Verdict: The right tool when spreadsheet work is part of a larger process. If your formulas feed an analysis, and that analysis feeds a report or presentation, o11 connects those steps without requiring separate tools for each one.
Feature Comparison
| Feature | Formula Bot | Sheetgo | o11 |
|---|---|---|---|
| Natural language to formulas | Yes | No | Yes (context-aware) |
| Data routing between sheets | No | Yes (automated) | Via Workspace |
| Workbook structure awareness | No | Limited (connections) | Yes (full) |
| Data analysis and insights | No | No | Yes |
| Chart and visualization creation | No | No | Yes |
| Google Slides integration | No | No | Yes |
| Google Docs integration | No | No | Yes |
Which Tool Should You Use?
Use Formula Bot if your main struggle is writing complex Google Sheets formulas and you want a quick syntax reference with explanations. It works best as a learning companion for formula construction.

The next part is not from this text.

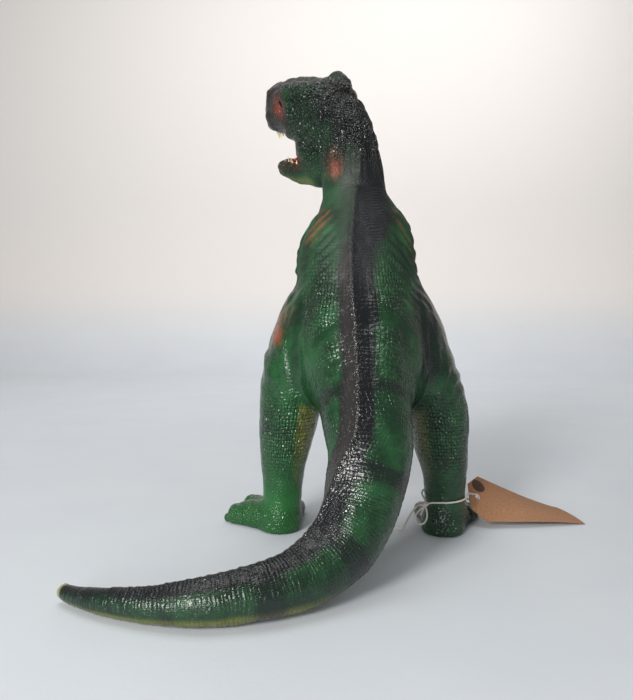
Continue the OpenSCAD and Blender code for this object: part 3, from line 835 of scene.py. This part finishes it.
# ---------------------------------------------------------------- head
HEAD_AT = np.array([-36.0, 39.0, 391.0])
HEAD_TURN, HEAD_TILT, HEAD_LIFT = 48, 18, 4  # degrees
head_matrix = np.array(Matrix.Rotation(math.radians(HEAD_TURN), 3, "Z")
                       @ Matrix.Rotation(math.radians(HEAD_LIFT), 3, "X")
                       @ Matrix.Rotation(math.radians(-HEAD_TILT), 3, "Y"))


def to_head(p):
    """Design millimetres to the head's own, with x to its right, y ahead and z up."""
    return (p - HEAD_AT) @ head_matrix


def from_head(p):
    return np.asarray(p, float) @ head_matrix.T + HEAD_AT


def pair(balls, blend, cut=False):
    """A chain and its mirror image across the head's middle."""
    return [Chain([[side * ball[0], *ball[1:]] for ball in balls], blend, cut) for side in (1, -1)]


neck = Level(NECK, 10)
HEAD_SHAPES = [
    *pair([[8, -8, -1, 20], [7, 18, 1, 19], [6, 36, 2, 17.5], [4, 47, 2, 16]], 6),
    *pair([[10, 20, -12, 16], [8, 38, -9, 15], [7, 48, -8, 13.5]], 6),
    *pair([[12, -2, -20, 17], [12, 24, -17, 14], [10, 36, -12.5, 10]], 6),
    *pair([[13, 0, -20, 17], [13, 10, -40, 15], [10, 6, -60, 14]], 7),
    *pair([[10, 6, -60, 14], [8, 32, -62, 10], [4, 57, -57, 8]], 6),  # lower jaw
    Chain([[21, -8, 12, 9], [27, 2, 14, 10.5], [21, 16, 10, 7.5]], 4),  # right brow
    Chain([[-21, -2, 12, 9], [-22, 16, 13, 8.5], [-20, 33, 11, 6.5]], 3.5),  # left brow
    Chain([[0, 49, 13, 10], [0, 34, 14, 10], [0, 12, 13, 11]], 7),
    *pair([[8, 52, 11, 7], [9, 44, 14, 6]], 4),
    Chain([[0, 20, -34, 8], [0, 38, -29, 8.5], [0, 50, -27, 7]], 3, True),  # mouth, above the tongue
    Chain([[0, 16, -47, 8], [0, 36, -55, 7], [0, 53, -52, 4.5]], 3, True),  # mouth, at the tongue
    *pair([[9, 63, 4, 2.4]], 2, True),  # nostrils
    *pair([[21, 27, 5, 4.4]], 2.5, True),  # eye sockets
    *pair([[22, 22, 0, 4], [20, 28, -5, 3], [17, 40, -3, 2.6]], 4),
    *pair([[21.5, 20, 16, 5], [26, 19.5, 10.5, 5.4], [26, 19, 2, 5], [24, 21, -6, 4.5]], 3),
    *pair([[15, 9, 15.5, 4.5], [21, 20, 15, 5]], 5),
    *pair([[8, 51, -10.5, 10]], 5),
    *pair([[19, 14, -36, 4.5], [22, 12, -26, 4]], 5),
]
MOUTH_SPACE = [shape for shape in HEAD_SHAPES if shape.cut][:2]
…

Use Sheetgo if you manage multiple connected spreadsheets and need automated data consolidation, routing, and scheduled transfers between files. It excels at multi-spreadsheet data plumbing.
Use o11 if your spreadsheet work goes beyond formulas and data routing into analysis, reporting, and presentation. When the end product is a slide deck, a written report, or a shared document built from spreadsheet data, o11 handles the full workflow natively.
The Bottom Line
Formula Bot and Sheetgo each solve a real problem. One writes formulas from natural language. The other automates data movement between spreadsheets. If those specific problems are your bottleneck, they are both worth trying.
But most teams do not have a formula syntax problem or a data routing problem in isolation. They have a workflow problem: data sits in Sheets, analysis happens manually, and the final output lives in Slides or Docs. That end-to-end gap is what o11 addresses. It is not a formula helper or a data pipeline. It is a native creation layer that turns spreadsheet data into finished work products, all within Google Workspace.